Clinical Medical Anthropology

Clinical Medical Anthropology was my choice due to it directly correlating to what I want to be when I grow up.  There are two paths that interest me the most about becoming an OB.  I would like to either work abroad, in third world countries helping women and infants with medical issues, or I would like to work here in the US and start a non profit organization that helps care for women before during and after birth.  I would like to help educated women about their birthing options, educated them on health and fitness during pregnancy, and inform them about the changes that their bodies will be going through during the process.  I would like to offer this service to women at a low cost or for free through grants and subsidized offerings.  Being able to understand someone’s wants and desires, cultural views and beliefs, will greatly assist me in being able to accurately and efficiently help them.  Whether I work overseas or in the country, everyone’s perspective on issues varies, and I believe that the ability to learn, listen, and follow their lead will help me profoundly.

If I were to become an OB in a hospital and work with other doctors who were strictly biomedically and ethnocentrically focused, we may in fact end up offending or insulting patients with our practices or assumptions.  In fact, I would bet that without a doubt it would happen.  Perhaps a patient is having a hard time with her contractions and really seems to be struggling through the pain of labor.  It may be our assumption that she would be ready for and need pain relief to help her get through parturition, however, perhaps her religious or cultural beliefs would be offended by this act.  Without consulting her and/or her family, we would not have any way of knowing.  Simply because it is the path that many women in our country take, we can not assume that all women would want an medicated experience.

Another example of this is if I were to be working with doctors in another country.  As told in video by Tribal Jazzman, a village of people, who were thought to need many different health related items, had asked for a lights for their soccer field.  Although the anthropologist thought this was very off base, the soccer lights and generated were granted.  It turned out that the soccer lights helped the work ethic of the men, they worked later, played soccer later, and their playing of soccer later into the evenings avoided them from going home and getting drunk every night.  The alcoholism dropped in the village and the men awoke earlier to get to work earlier each day.  The productivity and healthiness of the men helped to boost the economy in the area, producing more money for each family which created them opportunities to spend more.  The soccer lights although would not have been the first thought for the anthropologist to suggest to allocate the funds to, turned out to be a genius idea that helped tremendously.  This example would prove to be a great lesson to learn for all anthropologists and doctors alike.  Just because it is a concept or idea that we didn’t think of ourselves, does not mean that it would not be the best option for the person or village.

This Post Has 2 Comments

  1. Dylan Bieber says:

    Overall, I have to agree with your assessment of medical anthropology.

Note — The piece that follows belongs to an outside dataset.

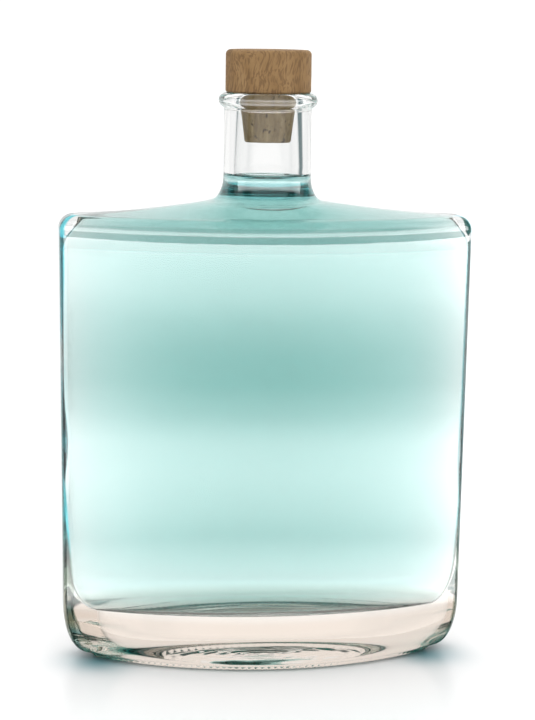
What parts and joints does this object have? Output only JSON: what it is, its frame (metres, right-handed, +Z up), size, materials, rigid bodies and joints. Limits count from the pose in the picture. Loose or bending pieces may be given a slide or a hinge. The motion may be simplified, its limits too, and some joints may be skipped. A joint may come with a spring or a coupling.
{
  "type": "flat flask bottle with a cork stopper",
  "caption": "Flat flask bottle of clear glass with a lens-shaped body, thick base and short neck, closed by a wooden-headed cork stopper.",
  "frame": {"origin": "centre of the foot, on the surface that the bottle stands on", "axes": "+Z up along the neck, X across the wide faces, -Y towards the front"},
  "size_m": [0.1264, 0.053, 0.1864],
  "materials": {
    "glass": "polished",
    "beech": "satin",
    "cork": "matte",
    "liquid": "polished"
  },
  "bodies": {
    "bottle": {"glass_bottle": "glass"},
    "stopper": {"stopper_head": "beech", "stopper_cork": "cork"}
  },
  "joints": [
    {"name": "stopper_lift", "type": "slide", "parent": "bottle", "child": "stopper", "axis": [0, 0, 1], "range_m": [0, 0.04]}
  ]
}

It is very important for doctors to understand what treatments a patient may or may not receive based on their faith. It is also important to understand that everyone is different, and just because we share the same country does not mean everyone shares the same beliefs. Another way medical anthropology is important in a clinical setting is if a patient has an illness that they believe was caused by something spiritual, it’s important to understand that the should receive some sort of spiritual “healing,” if only for a placebo effect.

    In the case of the village described by Tribal Jazzman, it is important to note that villages like these will often know the best way of utilizing their resources. Just because our western society is more advance and modern, does not mean that we will always know the best course of action for them to take. After all, they are the one’s with the most experience in their area.

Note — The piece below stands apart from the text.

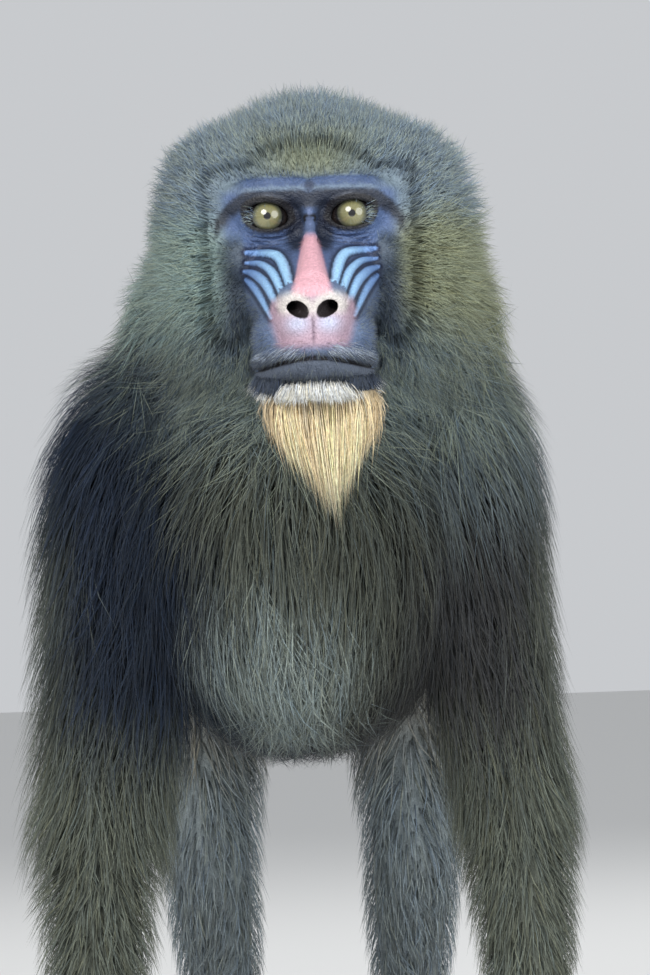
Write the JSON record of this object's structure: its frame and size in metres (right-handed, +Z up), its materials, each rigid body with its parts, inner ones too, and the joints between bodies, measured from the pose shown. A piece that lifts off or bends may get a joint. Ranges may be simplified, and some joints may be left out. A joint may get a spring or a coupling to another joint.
{
  "type": "mandrill",
  "caption": "Life-size mandrill standing on all fours with its head raised, as a still museum model with ruff, mantle, pointed beard and stub tail.",
  "frame": {"origin": "on the floor, under the middle of the animal's bounding box", "axes": "+Z up from the floor, the animal faces -Y, +X is the animal's own left; its greatest length lies along Y"},
  "size_m": [0.2658, 0.6138, 0.5489],
  "materials": {
    "tail": "short olive fur",
    "chest": "long dark blue-grey fur with a pale chest patch",
    "rump": "olive-brown fur",
    "belly": "medium grey-brown fur",
    "head": "olive-grey fur round a bare blue and pink face",
    "forearm_right": "olive ticked fur",
    "thigh_right": "olive-grey fur",
    "shin_right": "short grey fur",
    "hand_right": "dark skin with short hair on the back",
    "foot_right": "dark skin with short hair on the back",
    "eye_right": "glossy amber eye",
    "ear_right": "thin bare dark skin",
    "forearm_left": "olive ticked fur",
    "thigh_left": "olive-grey fur",
    "shin_left": "short grey fur",
    "hand_left": "dark skin with short hair on the back",
    "foot_left": "dark skin with short hair on the back",
    "eye_left": "glossy amber eye",
    "ear_left": "thin bare dark skin"
  },
  "bodies": {
    "root": {"tail": "tail", "chest": "chest", "rump": "rump", "belly": "belly", "head": "head", "forearm_right": "forearm_right", "thigh_right": "thigh_right", "shin_right": "shin_right", "hand_right": "hand_right", "foot_right": "foot_right", "eye_right": "eye_right", "ear_right": "ear_right", "forearm_left": "forearm_left", "thigh_left": "thigh_left", "shin_left": "shin_left", "hand_left": "hand_left", "foot_left": "foot_left", "eye_left": "eye_left", "ear_left": "ear_left"}
  },
  "joints": []
}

    I think the most important reason for having anthropological knowledge in a medical setting is to know how people of different cultures experience illness. People of certain cultures will downplay symptoms of certain illnesses. An example of this would be the stigmatization against mental illness of Chinese people.

  2. Justin Kenton says:

    I would have to say that I also agree with your take on the clinical approach of medical anthropology. Either of your goals are impressive and I think that it is totally feasible with the right dedication and connections. When you mentioned working abroad, the video from this week’s lecture about Dr. Farmer and the work done in Haiti comes to mind. His contributions to the community where the clinic was established are phenomenal! Across the globe there are so many people who do not have access to medical care and really need it.

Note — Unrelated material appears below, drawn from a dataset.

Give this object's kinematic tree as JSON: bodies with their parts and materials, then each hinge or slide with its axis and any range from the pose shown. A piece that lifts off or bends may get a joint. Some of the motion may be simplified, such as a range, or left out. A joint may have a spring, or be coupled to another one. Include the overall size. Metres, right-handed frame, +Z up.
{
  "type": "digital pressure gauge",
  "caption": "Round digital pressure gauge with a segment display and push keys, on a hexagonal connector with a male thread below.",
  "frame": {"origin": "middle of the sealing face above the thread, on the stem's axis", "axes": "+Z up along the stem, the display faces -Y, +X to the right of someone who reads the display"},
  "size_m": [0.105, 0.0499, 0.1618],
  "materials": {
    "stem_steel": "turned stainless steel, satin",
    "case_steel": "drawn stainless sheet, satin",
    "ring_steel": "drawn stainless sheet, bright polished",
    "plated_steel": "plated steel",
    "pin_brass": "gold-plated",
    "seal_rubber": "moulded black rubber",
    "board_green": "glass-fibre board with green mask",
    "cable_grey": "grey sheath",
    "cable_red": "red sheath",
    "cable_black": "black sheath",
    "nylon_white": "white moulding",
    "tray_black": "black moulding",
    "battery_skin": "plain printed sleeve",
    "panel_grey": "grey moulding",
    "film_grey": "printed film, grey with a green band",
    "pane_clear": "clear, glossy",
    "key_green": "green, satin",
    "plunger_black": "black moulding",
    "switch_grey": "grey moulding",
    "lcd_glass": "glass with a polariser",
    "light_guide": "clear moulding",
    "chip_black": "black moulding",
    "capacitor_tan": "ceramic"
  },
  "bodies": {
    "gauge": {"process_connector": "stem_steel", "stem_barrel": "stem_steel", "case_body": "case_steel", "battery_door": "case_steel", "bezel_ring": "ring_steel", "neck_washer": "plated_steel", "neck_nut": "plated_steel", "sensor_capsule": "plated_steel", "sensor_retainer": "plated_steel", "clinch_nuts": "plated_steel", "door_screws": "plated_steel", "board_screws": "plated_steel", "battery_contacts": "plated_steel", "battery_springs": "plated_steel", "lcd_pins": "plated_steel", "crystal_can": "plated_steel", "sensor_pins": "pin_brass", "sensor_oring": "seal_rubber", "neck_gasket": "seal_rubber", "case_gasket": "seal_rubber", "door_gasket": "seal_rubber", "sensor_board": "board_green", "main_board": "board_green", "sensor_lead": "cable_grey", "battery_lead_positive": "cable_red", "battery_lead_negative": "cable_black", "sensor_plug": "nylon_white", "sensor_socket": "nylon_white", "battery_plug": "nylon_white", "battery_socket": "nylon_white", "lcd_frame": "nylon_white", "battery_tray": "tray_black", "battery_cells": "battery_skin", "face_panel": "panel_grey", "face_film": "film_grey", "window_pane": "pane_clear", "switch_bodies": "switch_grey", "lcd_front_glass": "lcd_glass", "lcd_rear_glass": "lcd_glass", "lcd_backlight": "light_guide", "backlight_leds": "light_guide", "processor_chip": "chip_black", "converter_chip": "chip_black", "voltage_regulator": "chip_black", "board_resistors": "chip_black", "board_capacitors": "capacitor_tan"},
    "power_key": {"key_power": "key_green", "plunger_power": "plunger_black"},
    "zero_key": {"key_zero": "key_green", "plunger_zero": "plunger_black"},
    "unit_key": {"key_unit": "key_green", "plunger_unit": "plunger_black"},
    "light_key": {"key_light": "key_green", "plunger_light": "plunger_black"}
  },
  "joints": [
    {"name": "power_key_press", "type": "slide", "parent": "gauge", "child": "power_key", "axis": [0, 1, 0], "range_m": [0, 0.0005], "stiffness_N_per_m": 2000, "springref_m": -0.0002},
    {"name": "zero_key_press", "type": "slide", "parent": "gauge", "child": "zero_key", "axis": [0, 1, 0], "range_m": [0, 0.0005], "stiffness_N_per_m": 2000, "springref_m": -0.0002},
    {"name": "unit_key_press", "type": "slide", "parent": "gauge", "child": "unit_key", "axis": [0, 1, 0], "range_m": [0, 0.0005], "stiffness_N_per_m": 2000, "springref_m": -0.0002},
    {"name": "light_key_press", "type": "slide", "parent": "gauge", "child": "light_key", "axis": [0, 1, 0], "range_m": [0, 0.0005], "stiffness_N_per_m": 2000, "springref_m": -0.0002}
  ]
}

    Of course cultures are extremely different amongst the people of this planet, from the biomedical standpoint we are all still biologically human and have the same processes occur. With an education in biomedicine as well as anthropology to understand the culture you are working with, the people will have a chance to be educated on different birthing options and health/fitness while pregnant that their culture might find useful.

    Establishing a nonprofit organization here in the United States is another great option because, let’s face it, just because we live in the U.S. does not mean that everybody has equal access to healthcare as we have seen throughout the semester’s materials. Establishing a free or low cost option to women who might not have enough money to seek out medical treatment or advice would be awesome! There is much care that needs to occur while pregnant for not only the mother’s sake, but the baby’s sake too. Adaptive processes by the developing fetus change that baby biologically based on the nutrition available. Helping to be mothers learn how to eat properly even before conception would make a dramatic impact on the baby’s health.